Psychological Research Explains the Gay Success Addiction
Why do these financially successful gay men spend their money on trips, and designer clothes, and luxury cars? Yes, as a society we generally strive for these things as symbols of status but one psychological study covering this exact phenomenon among gay men captures it well.
It’s reviewed in an article published by Psychology Today and covers the research of two doctors at Yeshiva and Columbia University, that outlines what they describe as the “best little boy in the world” hypothesis. This is actually based on a memoir by the same name, written by Andrew Tobias (an LGBT author) and they quote him in the article to distill the idea’s core concept that accomplishments are often used to ward off feelings of rejection. Tobias writes: “Another important line of defense, the most important on a practical day-to-day basis, was my prodigious list of activities…No one could expect me to be out dating…when I had a list of 17 urgent projects to complete.”
Surveys Among LGBT, Straight College Students
Their approach to this study was to survey students: about 150 LGBTs and 60 straights, about their investments in different “life domains:” things like their appearance, academics, competition, and finances. They measured how much personal investment these people claimed to put in certain domains to identify key areas of self-worth. For example, if someone claims to be more invested in competition and finances versus family and religion.
Next, for the LGBT respondents specifically, the researchers asked questions to estimate their length of time in the closet, as well as to determine the level of acceptance for LGBTs in US states wherein each respondent grew up. This allowed for the researchers to relate the level of investment gay men have in things like financial success, to how long they were closeted, and whether their home states were more or less progressive. Altogether, this outlines a story in which the data can show us how, within the LGBT community, rejection correlates with a desire to achieve material or competitive success.
Gay Men Seek Success As Validation in Negative LGBT Environments
The study found that young gay men invest more effort into material domains like financial success and appearance. This was more apparent among respondents that spent more time in the closet, or were from US states less accepting of LGBT people. Meanwhile, their straight counterparts did not have quite as much personal investment in these areas.

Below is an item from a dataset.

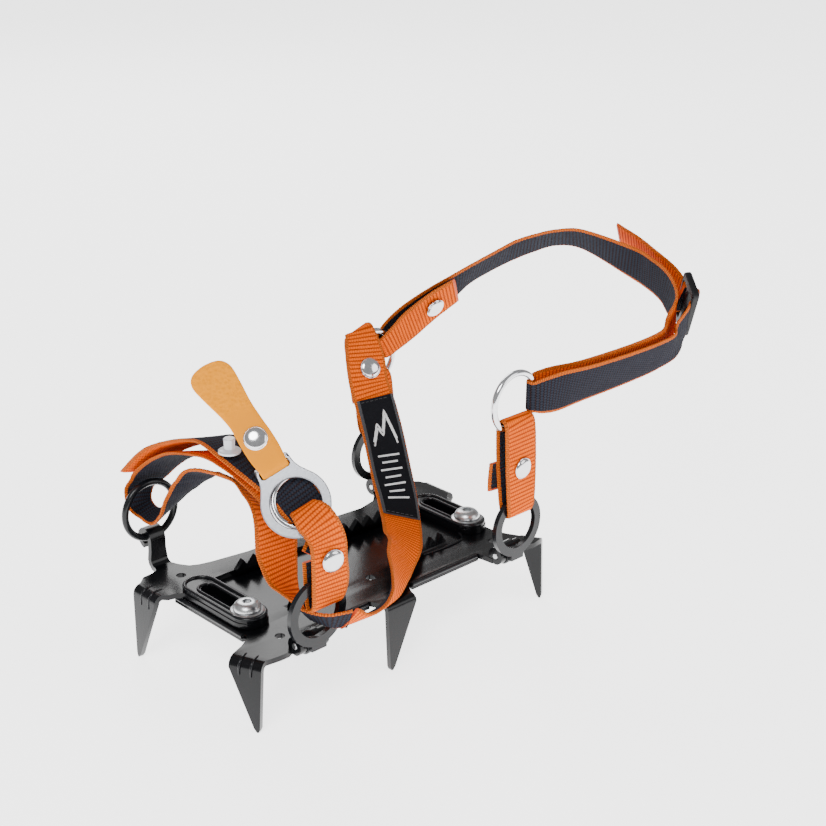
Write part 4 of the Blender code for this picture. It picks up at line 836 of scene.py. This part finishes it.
for tag, sx, far_end, slot_end in (("front", -1, 21.0, 16.0), ("rear", 1, 15.0, 13.5)):
    cx = sx * 67.0
    put(tag + "_arm_lip", merge(rod(stadium(cx, -13.0, far_end, 7.2, 1.45), 0.95, 14, True),
                                rod(stadium(cx, -12.0, slot_end, 4.2, 1.5), 0.75, 14, True)),
        STEEL_EDGE, "far_half")
    prof = [(3.3, 1.8), (6.9, 1.8), (7.4, 2.1), (7.4, 2.5), (6.9, 2.8), (3.3, 2.8), (3.3, 1.8)]
    put(tag + "_washer_look", place(turned(prof), (cx, -12.0, 0), (0, 0, 1)), ZINC, "near_half", (tag + "_washer",))
    z = 3.1
    prof = [(0, z + 3.3), (3.1, z + 3.3), (4.3, z + 3.0), (5.3, z + 2.3), (6.0, z + 1.3), (6.2, z + 0.5), (6.2, z + 0.1),
            (6.0, z), (3.0, z), (3.0, -12.6), (2.4, -13.2), (0, -13.2)]
    bolt = put(tag + "_bolt_look", place(turned(prof), (cx, -12.0, 0), (0, 0, 1)), ZINC, tag + "_bolt",
               (tag + "_adjust_bolt",), 50)
    hexa = slab([(cx + 2.3 * math.cos(math.radians(60 * k + 12)), -12.0 + 2.3 * math.sin(math.radians(60 * k + 12)))
                 for k in range(6)], [], z + 1.2, z + 5.0)
    me = bpy.data.meshes.new("socket")
    bmesh.ops.scale(hexa, vec=(MM, MM, MM), verts=hexa.verts)
    hexa.to_mesh(me)
    tool = bpy.data.objects.new("socket_tool", me)
    bpy.context.scene.collection.objects.link(tool)
    bo = bolt.modifiers.new("Hex socket", "BOOLEAN")
    bo.object, bo.solver, bo.operation = tool, "EXACT", "DIFFERENCE"
    bpy.context.view_layer.update()
    dg = bpy.context.evaluated_depsgraph_get()
    cut = bpy.data.meshes.new_from_object(bolt.evaluated_get(dg))
    bolt.modifiers.clear()
    bolt.data = cut
    bpy.data.objects.remove(tool)
    cut.set_sharp_from_angle(angle=math.radians(45))


def bulge(p, q, r, n=12):
    """Long raised rib, thin at both ends."""
    pts = spline(p, n)
    k = len(pts) - 1
    return rod(pts, [max(0.12, r * math.sin(math.pi * (0.04 + 0.92 * i / k)) ** 0.6) for i in range(k + 1)], 14)


# pressed ribs that stiffen the bends of the two front points
ribs = [bulge([(-78.0, y, -0.7), (-82.0, y, -0.1), (-85.6, y, -0.6), (-87.6, y, -3.0), (-88.3, y, -7.2)], 0, 0.65)
        for y in (31.5, 37.0)]
put("far_point_ribs", merge(*ribs), STEEL_EDGE, "far_half")
ribs = []
for k in (-2.6, 2.9):
    base = Vector((-86.0, -37.0, 0)) + Vector((.394, -.919, 0)) * k
    o = Vector((-.919, -.394, 0))
    ribs.append(bulge([base - o * 5.0 + Vector((0, 0, -3.6)), base - o * 1.0 + Vector((0, 0, -2.9)),
                       base + o * 2.4 + Vector((0, 0, -3.5)), base + o * 4.1 + Vector((0, 0, -5.8)),
                       base + o * 4.6 + Vector((0, 0, -9.6))], 0, 0.65))
put("near_point_ribs", merge(*ribs), STEEL_EDGE, "near_half")
# rolled lips on the panel's front edge and the near bar's outer edge
lips = [rod([(-76.3, -20.5, -3.7), (-76.3, 26.5, -3.7)], 1.1), rod([(-44.5, -35.6, -3.7), (-19.0, -35.6, -3.7)], 1.0),
        rod([(8.0, -35.6, -3.7), (49.5, -35.6, -3.7)], 1.0),
        rod(spline(EMBOSS, 10), 0.55)]
put("panel_lips", merge(*lips), STEEL_EDGE, "near_half")

# ------------------------------------------------------------------- slider
SL_C = Vector((181.0, -45.2, 92.8))
SL_V = Vector((.30, .40, -.86))
SL_N = Vector((.83, -.55, .04))


def rounded(x0, y0, x1, y1, r, n=6):
    return (arc(x1 - r, y1 - r, r, 0, 90, n) + arc(x0 + r, y1 - r, r, 90, 180, n)
            + arc(x0 + r, y0 + r, r, 180, 270, n) + arc(x1 - r, y0 + r, r, 270, 360, n))


bars = slab(rounded(-15.5, -8.5, 15.5, 8.5, 2.4), [rounded(-11.0, -6.2, 11.0, -1.5, 1.0), rounded(-11.0, 1.5, 11.0, 6.2, 1.0)],
            -1.7, 1.7)
place(bars, SL_C + SL_N.normalized() * 3.0, SL_N, SL_V)
ride_web("slider_wrap", [((181.4, -42.6, 94.6), (.30, .40, -.86), 19),
                         ((185.0, -42.8, 94.6), (.30, .40, -.86), 19), ((188.4, -44.6, 94.0), (.30, .40, -.86), 19),
                         ((188.2, -48.4, 92.4), (.30, .40, -.86), 19), ((184.4, -50.6, 91.2), (.30, .40, -.86), 19)],
         [(0, "O", "D")], "slider", (), "dark_web")
put("slider_look", bars, PLASTIC, "slider", ("strap_slider",), 40, 0.8, 3)

# ------------------------------------------------------------ floor, lights
me = bpy.data.meshes.new("floor")
me.from_pydata([(-6, -6, -0.0356), (6, -6, -0.0356), (6, 6, -0.0356), (-6, 6, -0.0356)], [], [(0, 1, 2, 3)])
floor = bpy.data.objects.new("floor", me)
bpy.context.scene.collection.objects.link(floor)
m, nt, b = fresh("floor")
b.inputs["Base Color"].default_value = (0.9, 0.9, 0.9, 1)
b.inputs["Roughness"].default_value = 0.9
b.inputs["Emission Color"].default_value = (1, 1, 1, 1)
b.inputs["Emission Strength"].default_value = 2.7
me.materials.append(m)
floor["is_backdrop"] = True


def lamp(name, pos, aim, size, power):
    d = bpy.data.lights.new(name, "AREA")
    d.size, d.energy, d.shape = size, power, "DISK"
    ob = bpy.data.objects.new(name, d)
    ob.location = pos
    ob.rotation_euler = (Vector(aim) - Vector(pos)).to_track_quat("-Z", "Y").to_euler()
    bpy.context.scene.collection.objects.link(ob)


lamp("key", (-0.9, -0.5, 1.3), (0.05, 0, 0.02), 0.8, 20)
lamp("fill", (0.7, -1.3, 0.7), (0.05, 0, 0.03), 1.0, 7)
lamp("rear", (0.6, 1.2, 1.0), (0.05, 0, 0.03), 1.0, 12)
w = bpy.data.worlds.new("studio")
w.use_nodes = True
w.node_tree.nodes["Background"].inputs[0].default_value = (1, 1, 1, 1)
w.node_tree.nodes["Background"].inputs[1].default_value = 0.4
bpy.context.scene.world = w

cam = bpy.data.cameras.new("camera")
cam.lens, cam.sensor_width, cam.clip_start, cam.clip_end = 69.5, 36.0, 0.01, 30.0
co = bpy.data.objects.new("camera", cam)
bpy.context.scene.collection.objects.link(co)
az, el, roll = math.radians(-43.89), math.radians(21.79), math.radians(0.42)
back = Vector((math.sin(az) * math.cos(el), -math.cos(az) * math.cos(el), math.sin(el)))
right = Vector((math.cos(az), math.sin(az), 0))
up = back.cross(right)
R = right * math.cos(roll) + up * math.sin(roll)
U = up * math.cos(roll) - right * math.sin(roll)
mat = Matrix((R, U, back)).transposed().to_4x4()
mat.translation = Vector((0.0707, 0.0297, 0.0432)) + back * 0.7837
co.matrix_world = mat
bpy.context.scene.camera = co

end_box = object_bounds()


def plain(v):
    if isinstance(v, dict):
        return {k: plain(x) for k, x in v.items()}
    if isinstance(v, (list, tuple, Vector)):
        return [plain(x) for x in v]
    return v if isinstance(v, str) else float(v)


{"start": plain(start_box), "end": plain(end_box)}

This is because areas of material success are, to some extent, more controllable for LGBTs. When a queer person is raised in an environment filled with negative perceptions about queer people, there is a lot of anxiety around how one’s parents will react, whether one’s friends will accept them, and what the neighbors will think -- all of these, uncontrollable consequences of coming out.
It makes sense that gay men would much rather concern themselves with things they can control, such as academics with how much they study, fitness with how often they workout, and their careers with how much work they put in. It not only provides a kind of distraction from the anxiety of being closeted, but also provides a level of validation; for people to see you graduate with honors, have great abs, or a successful career. Validation that proves despite being gay, you have succeeded where others have failed.
An Obsession with Success Isn’t Only for LGBTs
There are a few questions, though, I would have for the researchers in regards to this study. One confounding variable could be that, because they were interviewing college-aged students, concern with material success could be a factor of their age and maturity rather than something specific to LGBTs. I’d be interested to see this same study among slightly older LGBT adults. In addition, because these are college students, I’d assume many are mostly broke, so a concern with material success might just be a result of their concern with money in general. A good way to suss this out might be to also include estimated income level and see if this concern with materiality persists among higher incomes.
Your Value As a Gay Person is Not Dictated by Money
So, what does ANY of this have to do with my friend and his relationship? Well, when he approached me with the idea that he “isn’t worthy of love” because of his financial background, I was pretty disappointed. Mind you, these aren’t things his partner voiced to him; this was his concern resulting from an internal insecurity over his “value” as a gay man who did not come from a similar level of wealth. It made me think about how financial success and self-worth are, at least within the gay community, highly correlated, and this study pretty much proves it.
It’s incredibly frustrating to know that there are men out there already counting themselves out when it comes to love, for something as impermanent as money. While I recognize that much of this concern with materiality is tied to the anxiety of growing up gay, and feeling “inferior” to the rest of the world, it’s unfortunate and disappointing that our queer siblings are hurting for something so superficial. I challenge any queers listening -- and even any straights, as this is undoubtedly a larger problem within our material society -- to fixate less on the material and the image of success, and instead find the people and things that truly add value to your life.